## Work required
Set down the whole listing verbatim.

Records with modeling code
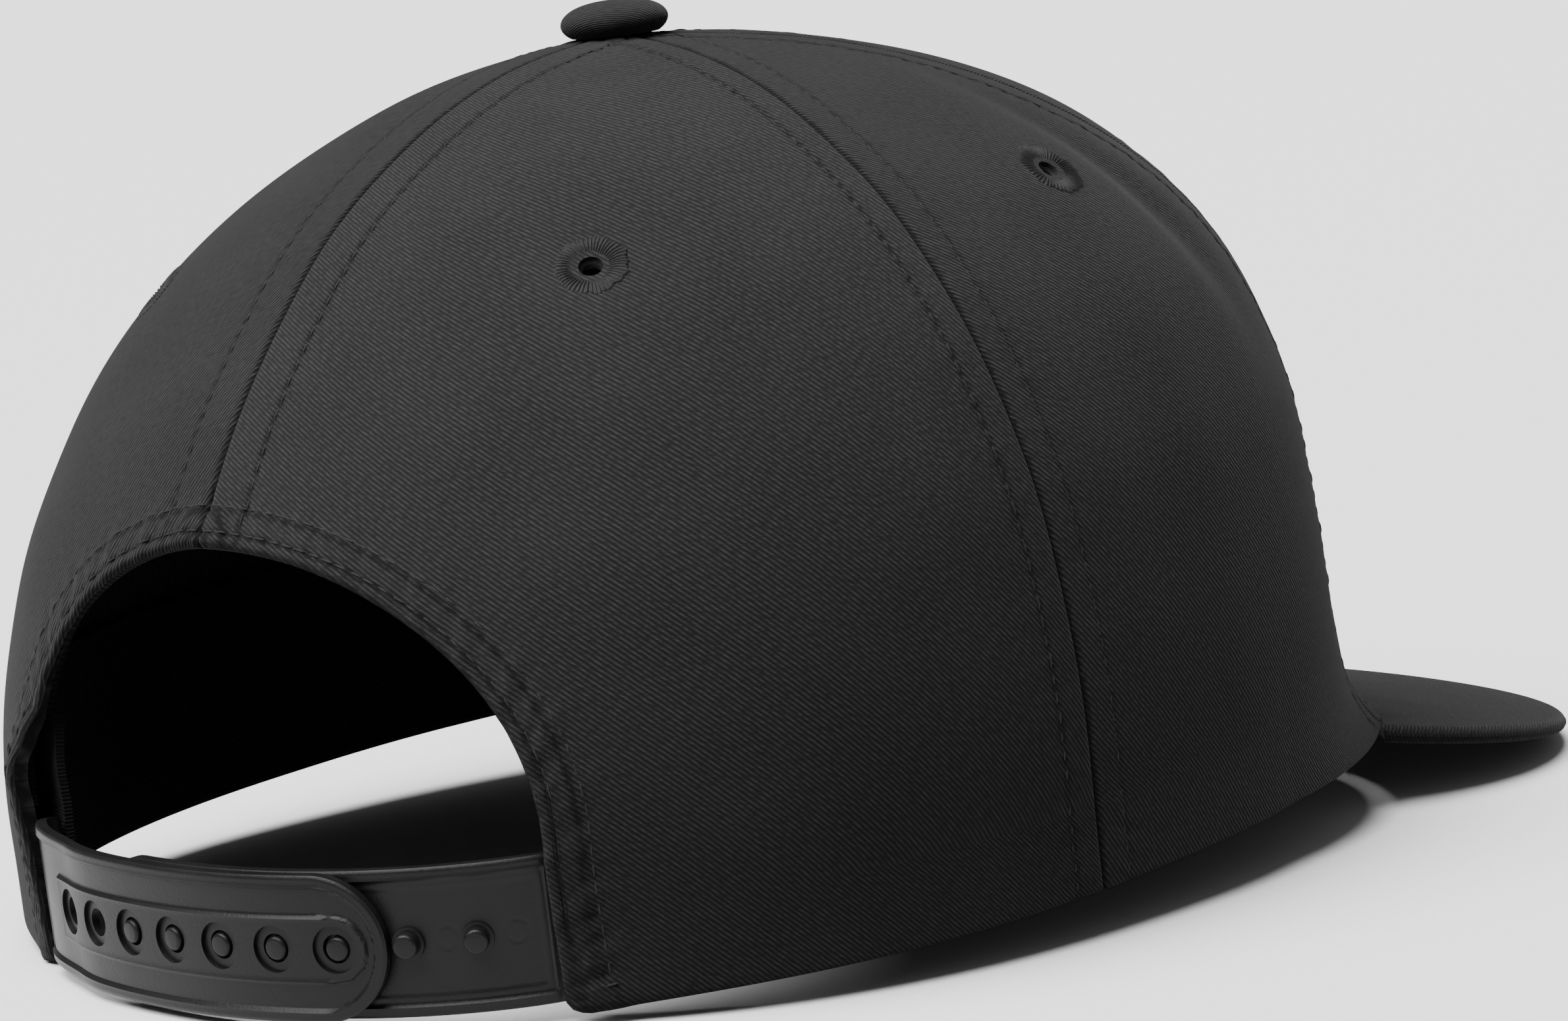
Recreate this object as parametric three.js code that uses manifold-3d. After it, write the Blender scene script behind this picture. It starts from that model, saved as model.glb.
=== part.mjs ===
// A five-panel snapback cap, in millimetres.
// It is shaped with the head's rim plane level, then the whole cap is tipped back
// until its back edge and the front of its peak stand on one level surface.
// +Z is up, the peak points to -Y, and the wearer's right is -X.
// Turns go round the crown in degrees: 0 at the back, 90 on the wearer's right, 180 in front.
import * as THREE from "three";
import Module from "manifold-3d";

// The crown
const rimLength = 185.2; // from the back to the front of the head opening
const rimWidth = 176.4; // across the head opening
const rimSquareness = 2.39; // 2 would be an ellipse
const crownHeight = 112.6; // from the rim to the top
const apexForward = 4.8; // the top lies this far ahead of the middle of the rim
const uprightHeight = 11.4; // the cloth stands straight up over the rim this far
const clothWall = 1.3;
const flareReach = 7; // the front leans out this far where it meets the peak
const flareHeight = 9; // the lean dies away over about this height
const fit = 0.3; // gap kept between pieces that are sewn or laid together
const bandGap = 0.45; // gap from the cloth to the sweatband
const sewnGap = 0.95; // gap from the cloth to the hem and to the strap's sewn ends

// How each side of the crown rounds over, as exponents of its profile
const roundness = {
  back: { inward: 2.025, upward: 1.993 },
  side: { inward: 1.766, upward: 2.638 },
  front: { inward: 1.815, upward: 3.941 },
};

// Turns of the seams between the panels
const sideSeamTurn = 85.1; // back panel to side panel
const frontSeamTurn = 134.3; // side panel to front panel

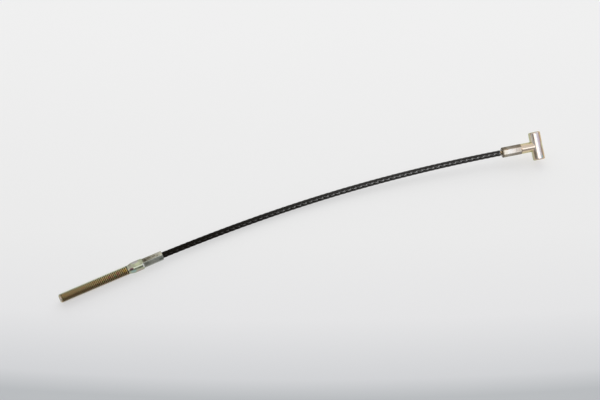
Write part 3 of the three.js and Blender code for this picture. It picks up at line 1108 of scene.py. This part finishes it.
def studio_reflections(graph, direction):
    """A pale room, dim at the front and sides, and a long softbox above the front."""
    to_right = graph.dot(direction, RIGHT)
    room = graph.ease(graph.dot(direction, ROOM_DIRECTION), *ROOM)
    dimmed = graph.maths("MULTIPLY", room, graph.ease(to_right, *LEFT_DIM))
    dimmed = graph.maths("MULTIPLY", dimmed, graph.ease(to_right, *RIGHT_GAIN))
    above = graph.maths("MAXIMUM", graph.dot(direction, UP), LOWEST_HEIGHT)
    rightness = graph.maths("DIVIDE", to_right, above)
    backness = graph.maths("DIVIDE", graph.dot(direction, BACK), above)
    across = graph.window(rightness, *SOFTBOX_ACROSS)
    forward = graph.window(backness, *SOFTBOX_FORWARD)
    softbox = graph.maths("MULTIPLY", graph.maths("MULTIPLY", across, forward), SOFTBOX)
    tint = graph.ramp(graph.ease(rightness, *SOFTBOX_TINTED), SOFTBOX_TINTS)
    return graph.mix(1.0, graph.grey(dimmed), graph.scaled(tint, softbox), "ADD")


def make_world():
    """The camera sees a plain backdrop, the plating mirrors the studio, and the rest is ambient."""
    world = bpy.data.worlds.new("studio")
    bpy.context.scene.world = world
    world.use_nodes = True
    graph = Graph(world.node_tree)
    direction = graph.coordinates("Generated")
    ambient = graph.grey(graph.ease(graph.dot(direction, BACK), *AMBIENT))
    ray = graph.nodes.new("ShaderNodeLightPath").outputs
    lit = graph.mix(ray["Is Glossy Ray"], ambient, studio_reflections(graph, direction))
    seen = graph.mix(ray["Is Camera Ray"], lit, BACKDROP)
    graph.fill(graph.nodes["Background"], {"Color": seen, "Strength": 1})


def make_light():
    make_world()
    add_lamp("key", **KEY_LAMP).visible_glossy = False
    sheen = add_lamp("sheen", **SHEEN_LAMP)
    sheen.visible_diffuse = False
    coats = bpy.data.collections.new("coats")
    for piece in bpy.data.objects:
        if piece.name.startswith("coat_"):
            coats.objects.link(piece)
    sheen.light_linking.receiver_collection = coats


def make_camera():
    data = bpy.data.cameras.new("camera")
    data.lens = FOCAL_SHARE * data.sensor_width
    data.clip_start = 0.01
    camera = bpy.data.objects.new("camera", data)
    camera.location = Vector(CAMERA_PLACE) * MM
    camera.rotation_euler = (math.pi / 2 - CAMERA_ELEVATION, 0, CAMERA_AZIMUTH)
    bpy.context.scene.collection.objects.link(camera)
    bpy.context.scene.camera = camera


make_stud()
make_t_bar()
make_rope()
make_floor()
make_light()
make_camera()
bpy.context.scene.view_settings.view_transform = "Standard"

## Written answer
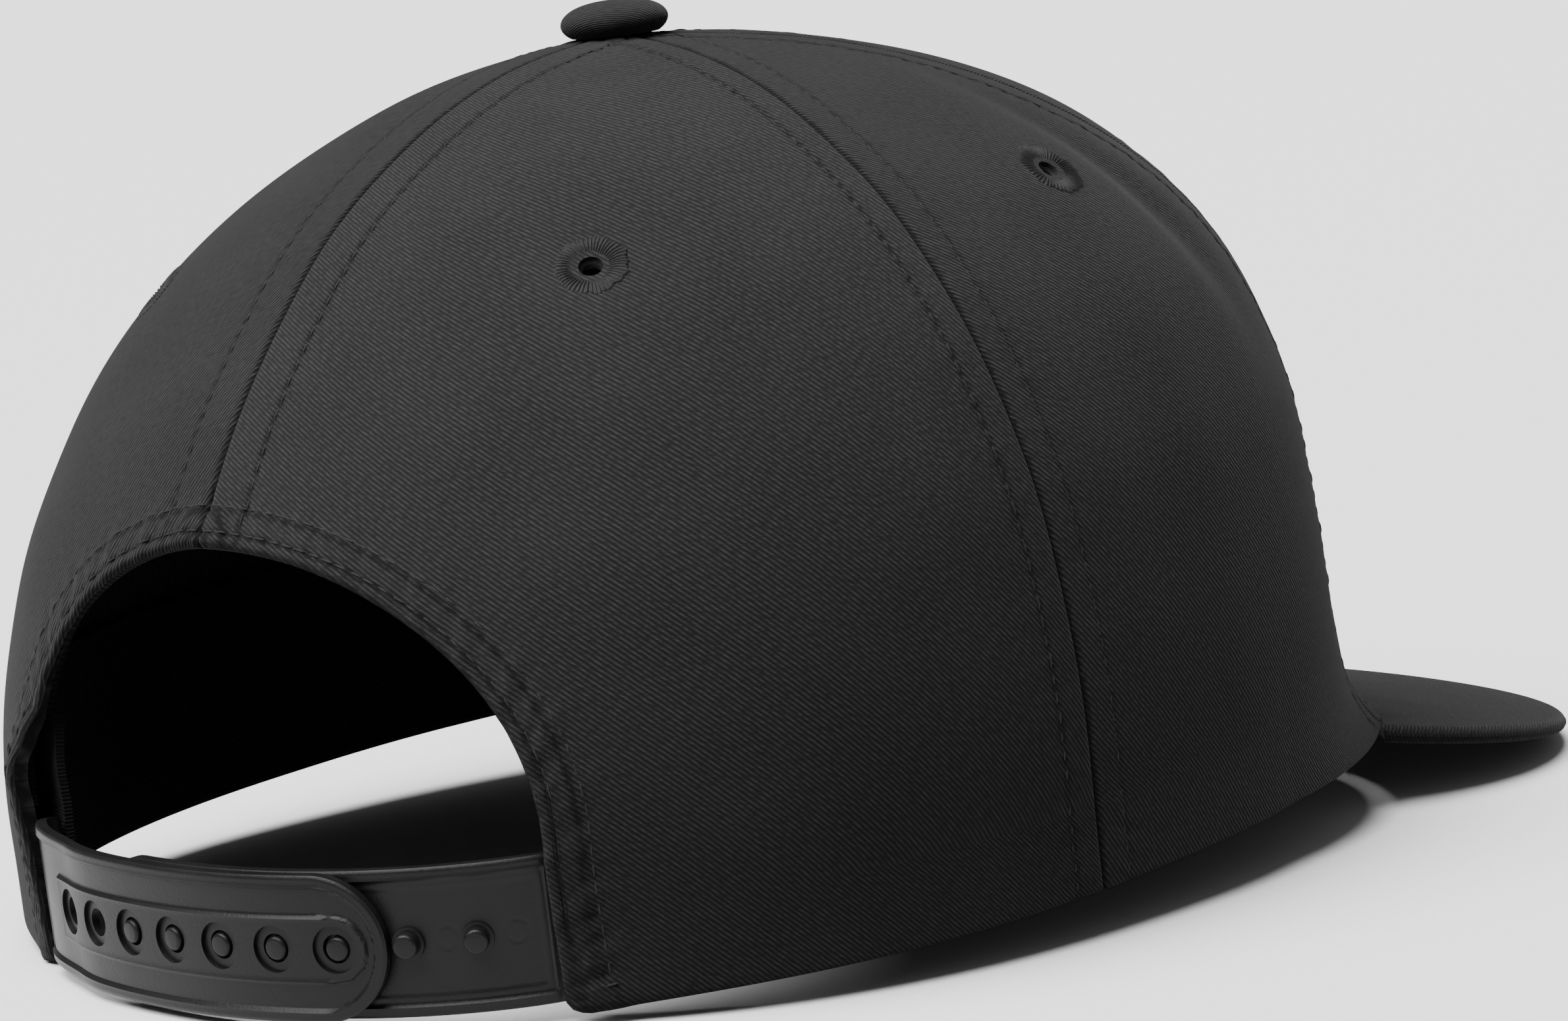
Recreate this object as parametric three.js code that uses manifold-3d. After it, write the Blender scene script behind this picture. It starts from that model, saved as model.glb.
=== part.mjs ===
// A five-panel snapback cap, in millimetres.
// It is shaped with the head's rim plane level, then the whole cap is tipped back
// until its back edge and the front of its peak stand on one level surface.
// +Z is up, the peak points to -Y, and the wearer's right is -X.
// Turns go round the crown in degrees: 0 at the back, 90 on the wearer's right, 180 in front.
import * as THREE from "three";
import Module from "manifold-3d";

// The crown
const rimLength = 185.2; // from the back to the front of the head opening
const rimWidth = 176.4; // across the head opening
const rimSquareness = 2.39; // 2 would be an ellipse
const crownHeight = 112.6; // from the rim to the top
const apexForward = 4.8; // the top lies this far ahead of the middle of the rim
const uprightHeight = 11.4; // the cloth stands straight up over the rim this far
const clothWall = 1.3;
const flareReach = 7; // the front leans out this far where it meets the peak
const flareHeight = 9; // the lean dies away over about this height
const fit = 0.3; // gap kept between pieces that are sewn or laid together
const bandGap = 0.45; // gap from the cloth to the sweatband
const sewnGap = 0.95; // gap from the cloth to the hem and to the strap's sewn ends

// How each side of the crown rounds over, as exponents of its profile
const roundness = {
  back: { inward: 2.025, upward: 1.993 },
  side: { inward: 1.766, upward: 2.638 },
  front: { inward: 1.815, upward: 3.941 },
};

// Turns of the seams between the panels
const sideSeamTurn = 85.1; // back panel to side panel
const frontSeamTurn = 134.3; // side panel to front panel

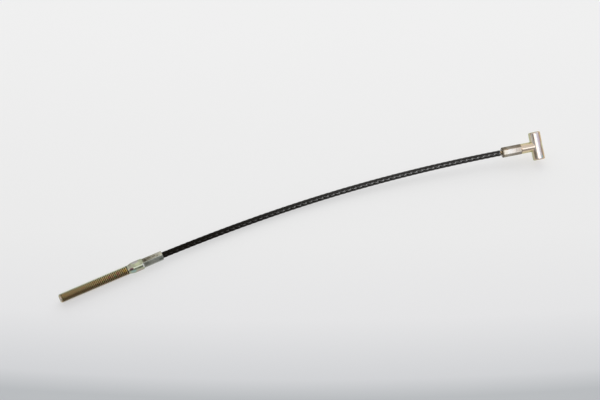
Write part 3 of the three.js and Blender code for this picture. It picks up at line 1108 of scene.py. This part finishes it.
def studio_reflections(graph, direction):
    """A pale room, dim at the front and sides, and a long softbox above the front."""
    to_right = graph.dot(direction, RIGHT)
    room = graph.ease(graph.dot(direction, ROOM_DIRECTION), *ROOM)
    dimmed = graph.maths("MULTIPLY", room, graph.ease(to_right, *LEFT_DIM))
    dimmed = graph.maths("MULTIPLY", dimmed, graph.ease(to_right, *RIGHT_GAIN))
    above = graph.maths("MAXIMUM", graph.dot(direction, UP), LOWEST_HEIGHT)
    rightness = graph.maths("DIVIDE", to_right, above)
    backness = graph.maths("DIVIDE", graph.dot(direction, BACK), above)
    across = graph.window(rightness, *SOFTBOX_ACROSS)
    forward = graph.window(backness, *SOFTBOX_FORWARD)
    softbox = graph.maths("MULTIPLY", graph.maths("MULTIPLY", across, forward), SOFTBOX)
    tint = graph.ramp(graph.ease(rightness, *SOFTBOX_TINTED), SOFTBOX_TINTS)
    return graph.mix(1.0, graph.grey(dimmed), graph.scaled(tint, softbox), "ADD")


def make_world():
    """The camera sees a plain backdrop, the plating mirrors the studio, and the rest is ambient."""
    world = bpy.data.worlds.new("studio")
    bpy.context.scene.world = world
    world.use_nodes = True
    graph = Graph(world.node_tree)
    direction = graph.coordinates("Generated")
    ambient = graph.grey(graph.ease(graph.dot(direction, BACK), *AMBIENT))
    ray = graph.nodes.new("ShaderNodeLightPath").outputs
    lit = graph.mix(ray["Is Glossy Ray"], ambient, studio_reflections(graph, direction))
    seen = graph.mix(ray["Is Camera Ray"], lit, BACKDROP)
    graph.fill(graph.nodes["Background"], {"Color": seen, "Strength": 1})


def make_light():
    make_world()
    add_lamp("key", **KEY_LAMP).visible_glossy = False
    sheen = add_lamp("sheen", **SHEEN_LAMP)
    sheen.visible_diffuse = False
    coats = bpy.data.collections.new("coats")
    for piece in bpy.data.objects:
        if piece.name.startswith("coat_"):
            coats.objects.link(piece)
    sheen.light_linking.receiver_collection = coats


def make_camera():
    data = bpy.data.cameras.new("camera")
    data.lens = FOCAL_SHARE * data.sensor_width
    data.clip_start = 0.01
    camera = bpy.data.objects.new("camera", data)
    camera.location = Vector(CAMERA_PLACE) * MM
    camera.rotation_euler = (math.pi / 2 - CAMERA_ELEVATION, 0, CAMERA_AZIMUTH)
    bpy.context.scene.collection.objects.link(camera)
    bpy.context.scene.camera = camera


make_stud()
make_t_bar()
make_rope()
make_floor()
make_light()
make_camera()
bpy.context.scene.view_settings.view_transform = "Standard"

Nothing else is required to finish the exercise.